Coping with Pandemic Stress

Coping with Pandemic Stress

 

By Olivia Nash-Dolby.

For many of us, the typical lockdown schedule can feel a bit like Groundhog Day: wake up, put on a pair of tracksuit pants and a business shirt, shake off-screen fatigue to prepare for a day of Zoom meetings, check the COVID-19 case numbers for the day, maybe get out for a walk on your lunch break. Perhaps you also have to manage your child’s remote learning whilst trying to squeeze some work in, or are in a share-house and have to take meetings in your bedroom. These situations are far from ideal and many Australians are struggling to manage stress as a result of the pandemic.

Also, FYI stress is a reaction to a stressor. Simply put, stress is what we feel when something that cerates stress i.e., a stressor occurs.

Stress is a normal and natural part of the human experience – in fact, it serves a very important purpose! For example, if a car in front of us suddenly stops (stressor), our body produces adrenaline and cortisol (the “stress hormones”) resulting in the “fight, flight or freeze” response (stress). This gives us focussed thinking and increased energy levels to help us respond in time and slam on our brakes.

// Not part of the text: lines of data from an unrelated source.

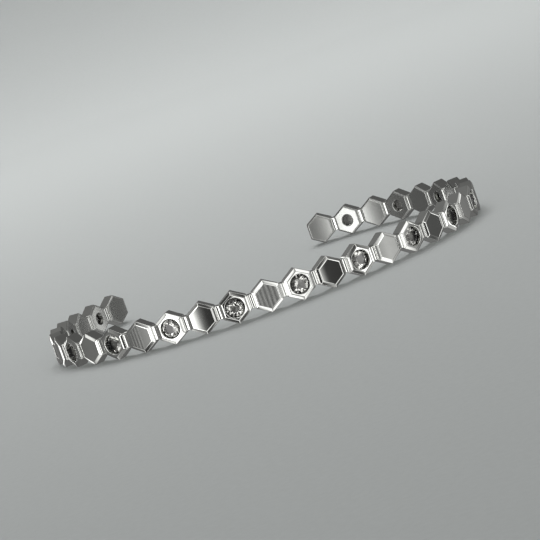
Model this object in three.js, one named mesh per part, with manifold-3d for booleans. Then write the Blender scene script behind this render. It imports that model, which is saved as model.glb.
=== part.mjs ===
// Honeycomb cuff bracelet.
//
// An oval band, open at the back, cast in one piece as a single row of hexagonal
// links that stand point up and are joined flat side to flat side by narrow
// bridges. Every second link holds a round brilliant-cut crystal in a bored seat;
// the links between them, and the one at each end, are plain polished plates.
//
// The band lies on its side, on the lower points of its links. +Z is the axis of
// the oval, the front of the bracelet faces -Y and its opening faces +Y. The origin
// is at the middle of the bracelet's box, on the surface it lies on. Millimetres.

import * as THREE from 'three';
import { mergeVertices } from 'three/addons/utils/BufferGeometryUtils.js';
import Module from 'manifold-3d';

// ---- driving dimensions ----

const OVAL_HALF_LENGTH = 31;      // outer face, from the middle to either side
const OVAL_HALF_WIDTH = 25.4;     // outer face, from the middle to the front
const WALL = 1.9;                 // thickness of a link, front to back
const LINKS_PER_LOOP = 40;        // how many links would close the whole oval
const LINKS_EACH_SIDE = 16;       // links on either side of the front one

const LINK_WIDTH = 3.77;          // between the two upright flat sides
const LINK_HEIGHT = 4.35;         // between the upper and lower points
const FLAT_SIDE = 2.12;           // length of each upright flat side
const POINT_FLAT = 0.44;          // width of the small flat that blunts each point
const BEVEL_WIDTH = 0.4;          // shallow bevel round a link's outer face
const BEVEL_DEPTH = 0.18;
const FACETS_PER_LINK = 4;        // flat strips that make up the band's curve

const BRIDGE_HEIGHT = 1.86;       // a bridge is a little shorter than a flat side
const BRIDGE_SINK = 0.42;         // from a link's outer face down to the bridge
const BRIDGE_BACK = 0.3;          // from a link's inner face down to the bridge

const SEAT_RADIUS = 1.27;         // mouth of the crystal's seat
const SEAT_DEPTH = 0.62;          // straight part of the seat
const BACK_HOLE_RADIUS = 0.8;     // open back behind the crystal
const BACK_HOLE_START = 1.04;     // depth where the seat's cone meets the back hole
const SEAT_SIDES = 24;

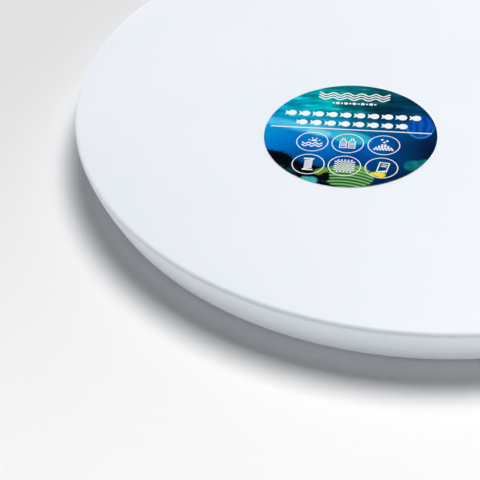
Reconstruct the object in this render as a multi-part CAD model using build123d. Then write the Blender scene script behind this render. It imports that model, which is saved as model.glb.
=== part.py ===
"""A shallow injection-moulded flying disc with a round printed label on its top.

The disc lies dome up. The origin is on its axis, in the plane that its foot ring stands on, with +Z up.
The label is off centre, towards -X and -Y, and reads from -X to +X with a small clockwise turn.
"""

from build123d import *
import math
import os

# Outside of the disc, in millimetres
outer_radius = 107.7  # where the top and the wall would meet if the shoulder were sharp
rim_height = 13.2  # from the foot ring to that sharp corner
crown = 1.2  # how far the flat middle stands above the corner
panel_radius = 62.0  # the flat middle, which the label is stuck on
foot_radius = 103.3  # where the wall would meet the ground if the foot were sharp
wall_bulge = 0.45  # how far the wall bows out of a straight line
shoulder_round = 1.0
foot_round = 1.5

# Walls and inside
plate_thickness = 1.9
wall_thickness = 2.6
root_round = 3.0  # inside corner between plate and wall
lip_radius = 99.0  # inner edge of the foot ring, which is rolled in for the fingers
lip_height = 2.2  # how tall the inner face of the foot ring is
lip_round = 0.7
bend_height = 6.2  # where the rolled foot becomes the even wall
bend_round = 3.0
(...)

As we can see, stress quite often comes to a natural end within a matter of minutes.

Problems occur when our stressors and therefore stress doesn’t let up. Ever-present and fluctuating stress because of the pandemic can keep us in a state of high alert and, aside from leading to an increased risk of physical health issues, can also cause increased levels of depression and anxiety.

But never fear! Here are a few quick and simple ways to change the way you respond to stress and to feel calmer within a matter of days:

  1. Be in cold water: Go for a swim in the ocean, a lake or a pool. If this isn’t possible, try running cold water for the last 30 seconds of your shower.
  2. Breathing exercises: Breath in through your nose for 5 seconds (making sure that you feel your ribcage expanding) and breathe out through your mouth for 10 seconds.
  3. Social connection: Put on your favourite song and get your family or housemates to join you in a dance party.
  4. Do things that you love: Small, familiar things to bring you joy. For example, gardening, cooking, journaling, painting etc.

 

These activities stimulate the vagus nerve, which is known as the “care-taking nerve” of the body. The vagus nerve constantly assesses our environment and influences how stressed we feel. It is the main component of the parasympathetic nervous system, which helps us to feel relaxed in the “rest and digest” state. If the vagus nerve is activated in times of stress, it can help calm us and protect our bodies from the physical impacts of stress. This is important in COVID times when the outside world doesn’t always feel safe and the lockdown routine has removed many ways that we cope with stress.

The more we do activities that stimulate the vagus nerve, the more effective they will become in times of stress (think of it like training at the gym). Try to avoid stressful situations after you do these activities, so you stay in a relaxed state as long as possible.